----- Exercise materials

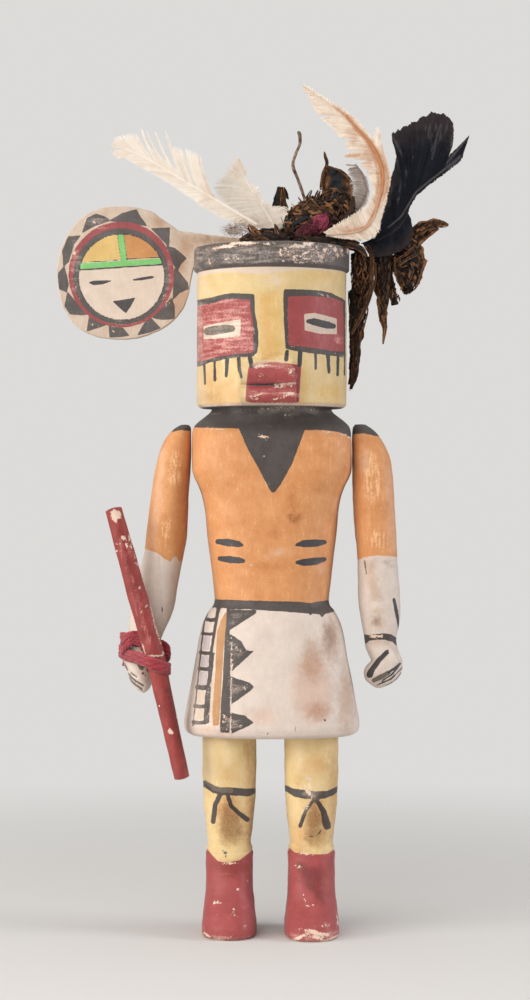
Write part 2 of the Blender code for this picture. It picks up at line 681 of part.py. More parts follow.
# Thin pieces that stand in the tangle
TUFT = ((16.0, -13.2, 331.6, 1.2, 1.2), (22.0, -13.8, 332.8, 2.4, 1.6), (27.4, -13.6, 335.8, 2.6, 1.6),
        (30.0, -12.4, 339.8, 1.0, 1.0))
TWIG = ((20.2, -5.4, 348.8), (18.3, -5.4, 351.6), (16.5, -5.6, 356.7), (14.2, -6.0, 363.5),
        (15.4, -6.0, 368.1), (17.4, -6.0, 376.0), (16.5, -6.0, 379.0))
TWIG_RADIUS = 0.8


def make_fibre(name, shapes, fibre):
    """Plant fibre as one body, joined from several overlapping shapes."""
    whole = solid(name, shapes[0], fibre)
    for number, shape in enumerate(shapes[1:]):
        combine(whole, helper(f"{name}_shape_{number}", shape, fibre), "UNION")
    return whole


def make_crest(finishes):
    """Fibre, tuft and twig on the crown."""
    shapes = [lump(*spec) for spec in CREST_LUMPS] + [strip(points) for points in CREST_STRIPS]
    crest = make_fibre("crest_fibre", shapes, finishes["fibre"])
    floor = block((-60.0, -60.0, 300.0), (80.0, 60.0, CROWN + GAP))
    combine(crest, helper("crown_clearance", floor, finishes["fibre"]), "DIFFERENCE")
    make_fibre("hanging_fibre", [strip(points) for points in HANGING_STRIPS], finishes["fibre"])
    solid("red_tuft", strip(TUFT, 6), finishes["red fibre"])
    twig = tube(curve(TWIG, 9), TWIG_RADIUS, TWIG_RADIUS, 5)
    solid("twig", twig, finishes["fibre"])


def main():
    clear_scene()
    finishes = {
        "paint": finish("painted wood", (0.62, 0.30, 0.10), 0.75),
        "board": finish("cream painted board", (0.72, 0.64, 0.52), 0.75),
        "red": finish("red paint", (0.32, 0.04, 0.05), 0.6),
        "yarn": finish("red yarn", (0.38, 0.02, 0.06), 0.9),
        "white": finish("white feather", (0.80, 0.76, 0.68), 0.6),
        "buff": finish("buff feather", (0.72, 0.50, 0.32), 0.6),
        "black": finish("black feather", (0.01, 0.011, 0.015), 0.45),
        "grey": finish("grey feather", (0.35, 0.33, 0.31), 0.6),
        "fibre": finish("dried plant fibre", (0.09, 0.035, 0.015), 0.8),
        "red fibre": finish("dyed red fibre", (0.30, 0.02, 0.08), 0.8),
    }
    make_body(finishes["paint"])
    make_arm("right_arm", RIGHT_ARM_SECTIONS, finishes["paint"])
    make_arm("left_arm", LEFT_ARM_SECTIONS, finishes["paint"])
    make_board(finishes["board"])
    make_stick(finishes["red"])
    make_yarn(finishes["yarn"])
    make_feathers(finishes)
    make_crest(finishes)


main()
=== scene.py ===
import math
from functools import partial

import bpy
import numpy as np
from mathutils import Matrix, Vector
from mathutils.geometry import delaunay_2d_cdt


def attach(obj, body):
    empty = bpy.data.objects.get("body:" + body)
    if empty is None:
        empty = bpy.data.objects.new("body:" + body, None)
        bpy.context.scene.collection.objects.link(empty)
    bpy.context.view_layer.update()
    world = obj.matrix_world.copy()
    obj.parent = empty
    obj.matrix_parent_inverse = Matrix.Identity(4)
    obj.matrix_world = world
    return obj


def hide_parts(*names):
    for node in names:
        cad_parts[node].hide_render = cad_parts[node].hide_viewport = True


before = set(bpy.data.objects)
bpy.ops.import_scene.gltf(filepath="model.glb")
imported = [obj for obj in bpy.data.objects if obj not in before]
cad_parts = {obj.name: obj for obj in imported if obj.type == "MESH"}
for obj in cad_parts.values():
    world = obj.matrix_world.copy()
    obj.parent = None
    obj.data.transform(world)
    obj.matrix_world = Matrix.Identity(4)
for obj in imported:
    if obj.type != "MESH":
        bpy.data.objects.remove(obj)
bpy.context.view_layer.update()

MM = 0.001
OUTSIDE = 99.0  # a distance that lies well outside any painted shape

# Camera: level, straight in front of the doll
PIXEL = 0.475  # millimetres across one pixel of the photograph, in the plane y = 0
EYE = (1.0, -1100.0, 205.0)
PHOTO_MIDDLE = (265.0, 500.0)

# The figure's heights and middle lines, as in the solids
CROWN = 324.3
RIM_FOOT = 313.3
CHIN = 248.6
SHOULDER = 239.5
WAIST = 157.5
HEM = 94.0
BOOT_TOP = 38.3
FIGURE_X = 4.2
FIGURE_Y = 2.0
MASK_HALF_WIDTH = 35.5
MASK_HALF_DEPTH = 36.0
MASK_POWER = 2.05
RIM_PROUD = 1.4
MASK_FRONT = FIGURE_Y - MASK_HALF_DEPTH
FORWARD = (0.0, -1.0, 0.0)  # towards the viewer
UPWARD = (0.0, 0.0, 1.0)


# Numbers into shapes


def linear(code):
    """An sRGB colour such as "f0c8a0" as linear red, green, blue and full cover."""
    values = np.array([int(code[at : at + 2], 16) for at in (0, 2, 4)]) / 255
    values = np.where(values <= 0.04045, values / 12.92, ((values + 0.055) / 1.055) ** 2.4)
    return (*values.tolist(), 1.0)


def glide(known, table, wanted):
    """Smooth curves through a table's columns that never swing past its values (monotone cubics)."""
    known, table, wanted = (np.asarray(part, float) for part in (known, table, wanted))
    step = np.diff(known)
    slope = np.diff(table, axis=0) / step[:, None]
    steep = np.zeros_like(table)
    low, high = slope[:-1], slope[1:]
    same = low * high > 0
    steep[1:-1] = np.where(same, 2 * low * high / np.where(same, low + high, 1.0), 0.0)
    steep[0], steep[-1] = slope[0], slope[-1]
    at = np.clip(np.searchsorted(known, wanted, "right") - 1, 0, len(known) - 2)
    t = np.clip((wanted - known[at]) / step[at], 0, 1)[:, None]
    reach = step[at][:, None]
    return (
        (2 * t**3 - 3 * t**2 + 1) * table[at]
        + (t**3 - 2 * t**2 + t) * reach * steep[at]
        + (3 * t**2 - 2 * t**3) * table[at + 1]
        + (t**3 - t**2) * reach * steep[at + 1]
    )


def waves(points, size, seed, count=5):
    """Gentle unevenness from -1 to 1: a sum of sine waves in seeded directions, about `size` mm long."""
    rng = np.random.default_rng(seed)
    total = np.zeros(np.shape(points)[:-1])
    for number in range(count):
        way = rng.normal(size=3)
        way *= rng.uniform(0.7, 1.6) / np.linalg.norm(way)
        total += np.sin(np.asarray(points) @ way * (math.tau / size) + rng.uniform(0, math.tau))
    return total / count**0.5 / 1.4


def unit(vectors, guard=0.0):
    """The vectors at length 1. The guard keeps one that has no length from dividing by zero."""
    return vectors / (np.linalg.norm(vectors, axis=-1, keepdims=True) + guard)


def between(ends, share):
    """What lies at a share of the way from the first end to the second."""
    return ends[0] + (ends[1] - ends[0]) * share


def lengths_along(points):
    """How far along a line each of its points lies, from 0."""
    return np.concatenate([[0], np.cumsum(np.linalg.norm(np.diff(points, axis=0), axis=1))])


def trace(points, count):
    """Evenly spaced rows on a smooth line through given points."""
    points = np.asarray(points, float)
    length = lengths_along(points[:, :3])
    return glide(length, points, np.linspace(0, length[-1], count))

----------
----- Exercise materials

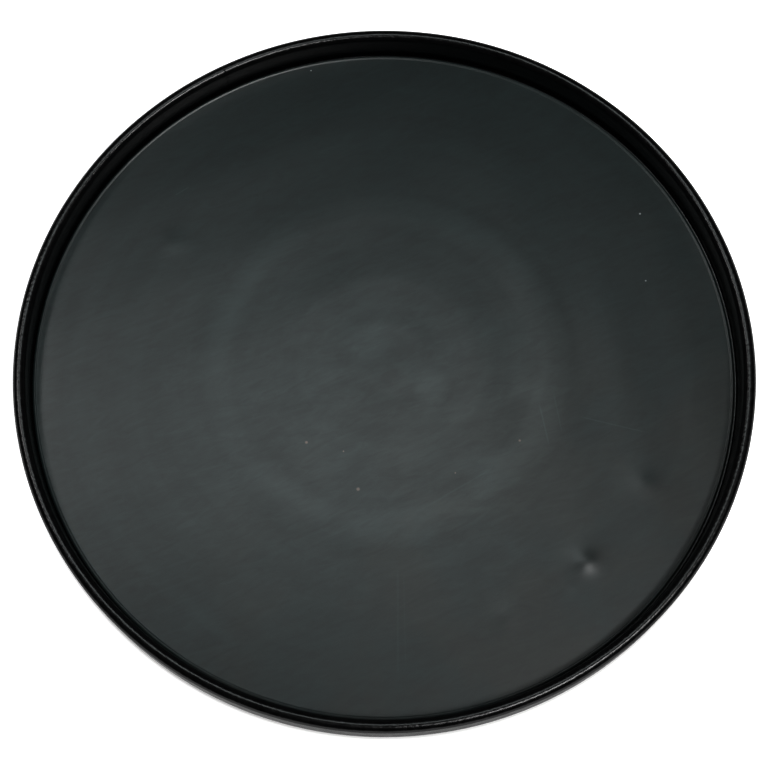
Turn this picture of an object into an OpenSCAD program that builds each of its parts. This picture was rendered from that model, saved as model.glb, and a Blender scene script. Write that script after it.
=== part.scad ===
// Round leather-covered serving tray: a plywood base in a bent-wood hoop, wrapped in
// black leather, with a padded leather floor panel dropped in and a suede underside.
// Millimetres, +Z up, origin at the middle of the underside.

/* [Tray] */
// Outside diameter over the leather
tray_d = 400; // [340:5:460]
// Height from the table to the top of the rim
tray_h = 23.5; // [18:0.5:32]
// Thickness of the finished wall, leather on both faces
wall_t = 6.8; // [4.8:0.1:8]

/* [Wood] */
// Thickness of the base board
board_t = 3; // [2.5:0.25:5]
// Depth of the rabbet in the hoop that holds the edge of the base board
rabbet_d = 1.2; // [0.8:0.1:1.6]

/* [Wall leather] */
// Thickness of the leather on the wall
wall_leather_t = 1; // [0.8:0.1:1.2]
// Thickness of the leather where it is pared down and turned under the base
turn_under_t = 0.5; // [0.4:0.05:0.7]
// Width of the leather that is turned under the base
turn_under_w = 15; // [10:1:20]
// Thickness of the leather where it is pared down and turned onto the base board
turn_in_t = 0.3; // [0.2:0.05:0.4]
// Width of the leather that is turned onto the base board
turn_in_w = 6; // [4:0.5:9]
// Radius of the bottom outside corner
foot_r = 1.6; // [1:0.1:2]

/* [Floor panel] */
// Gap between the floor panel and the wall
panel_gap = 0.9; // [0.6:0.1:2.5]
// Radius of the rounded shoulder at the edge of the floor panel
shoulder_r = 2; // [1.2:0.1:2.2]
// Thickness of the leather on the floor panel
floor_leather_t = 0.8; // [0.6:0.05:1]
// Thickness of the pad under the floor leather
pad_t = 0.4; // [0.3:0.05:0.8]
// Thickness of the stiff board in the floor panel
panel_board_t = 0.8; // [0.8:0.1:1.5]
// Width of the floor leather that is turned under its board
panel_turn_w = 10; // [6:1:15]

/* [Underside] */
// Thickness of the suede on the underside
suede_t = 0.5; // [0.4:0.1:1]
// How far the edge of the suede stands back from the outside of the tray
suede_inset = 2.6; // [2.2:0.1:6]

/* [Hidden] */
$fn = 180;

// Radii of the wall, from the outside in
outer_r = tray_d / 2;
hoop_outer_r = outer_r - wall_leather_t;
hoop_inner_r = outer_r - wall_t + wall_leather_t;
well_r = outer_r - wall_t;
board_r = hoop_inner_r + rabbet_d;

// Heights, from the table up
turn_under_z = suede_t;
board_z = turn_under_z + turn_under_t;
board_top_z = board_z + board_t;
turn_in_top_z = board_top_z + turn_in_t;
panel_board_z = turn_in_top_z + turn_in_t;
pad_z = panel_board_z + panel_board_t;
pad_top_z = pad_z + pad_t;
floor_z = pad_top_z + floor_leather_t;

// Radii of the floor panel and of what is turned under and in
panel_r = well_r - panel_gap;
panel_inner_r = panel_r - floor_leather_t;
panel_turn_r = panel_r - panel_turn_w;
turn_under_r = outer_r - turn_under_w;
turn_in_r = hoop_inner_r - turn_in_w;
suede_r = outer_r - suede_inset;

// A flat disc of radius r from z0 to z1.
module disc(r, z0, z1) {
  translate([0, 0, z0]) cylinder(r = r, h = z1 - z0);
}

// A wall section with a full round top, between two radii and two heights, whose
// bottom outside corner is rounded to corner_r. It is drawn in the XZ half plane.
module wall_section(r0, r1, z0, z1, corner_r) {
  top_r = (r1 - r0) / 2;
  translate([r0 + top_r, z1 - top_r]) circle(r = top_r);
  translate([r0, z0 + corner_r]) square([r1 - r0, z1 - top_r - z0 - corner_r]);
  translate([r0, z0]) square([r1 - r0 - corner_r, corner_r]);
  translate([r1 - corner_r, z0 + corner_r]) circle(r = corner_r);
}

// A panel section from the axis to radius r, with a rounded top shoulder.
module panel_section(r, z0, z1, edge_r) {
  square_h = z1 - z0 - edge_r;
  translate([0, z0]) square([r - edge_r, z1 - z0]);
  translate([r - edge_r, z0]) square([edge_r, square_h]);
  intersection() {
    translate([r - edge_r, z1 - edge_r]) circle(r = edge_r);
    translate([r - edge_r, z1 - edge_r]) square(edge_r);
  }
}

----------

▸ **Exercise goal**
Of the lines above, retype only those from the line containing "twig = tube(curve(TWIG, 9), TWIG_RADIUS, TWIG_RADIUS, 5)" through the line containing "cad_parts[node].hide_render = cad_parts[node].hide_viewport", including both, exactly.

▸ **Written response**
    twig = tube(curve(TWIG, 9), TWIG_RADIUS, TWIG_RADIUS, 5)
    solid("twig", twig, finishes["fibre"])


def main():
    clear_scene()
    finishes = {
        "paint": finish("painted wood", (0.62, 0.30, 0.10), 0.75),
        "board": finish("cream painted board", (0.72, 0.64, 0.52), 0.75),
        "red": finish("red paint", (0.32, 0.04, 0.05), 0.6),
        "yarn": finish("red yarn", (0.38, 0.02, 0.06), 0.9),
        "white": finish("white feather", (0.80, 0.76, 0.68), 0.6),
        "buff": finish("buff feather", (0.72, 0.50, 0.32), 0.6),
        "black": finish("black feather", (0.01, 0.011, 0.015), 0.45),
        "grey": finish("grey feather", (0.35, 0.33, 0.31), 0.6),
        "fibre": finish("dried plant fibre", (0.09, 0.035, 0.015), 0.8),
        "red fibre": finish("dyed red fibre", (0.30, 0.02, 0.08), 0.8),
    }
    make_body(finishes["paint"])
    make_arm("right_arm", RIGHT_ARM_SECTIONS, finishes["paint"])
    make_arm("left_arm", LEFT_ARM_SECTIONS, finishes["paint"])
    make_board(finishes["board"])
    make_stick(finishes["red"])
    make_yarn(finishes["yarn"])
    make_feathers(finishes)
    make_crest(finishes)


main()
=== scene.py ===
import math
from functools import partial

import bpy
import numpy as np
from mathutils import Matrix, Vector
from mathutils.geometry import delaunay_2d_cdt


def attach(obj, body):
    empty = bpy.data.objects.get("body:" + body)
    if empty is None:
        empty = bpy.data.objects.new("body:" + body, None)
        bpy.context.scene.collection.objects.link(empty)
    bpy.context.view_layer.update()
    world = obj.matrix_world.copy()
    obj.parent = empty
    obj.matrix_parent_inverse = Matrix.Identity(4)
    obj.matrix_world = world
    return obj


def hide_parts(*names):
    for node in names:
        cad_parts[node].hide_render = cad_parts[node].hide_viewport = True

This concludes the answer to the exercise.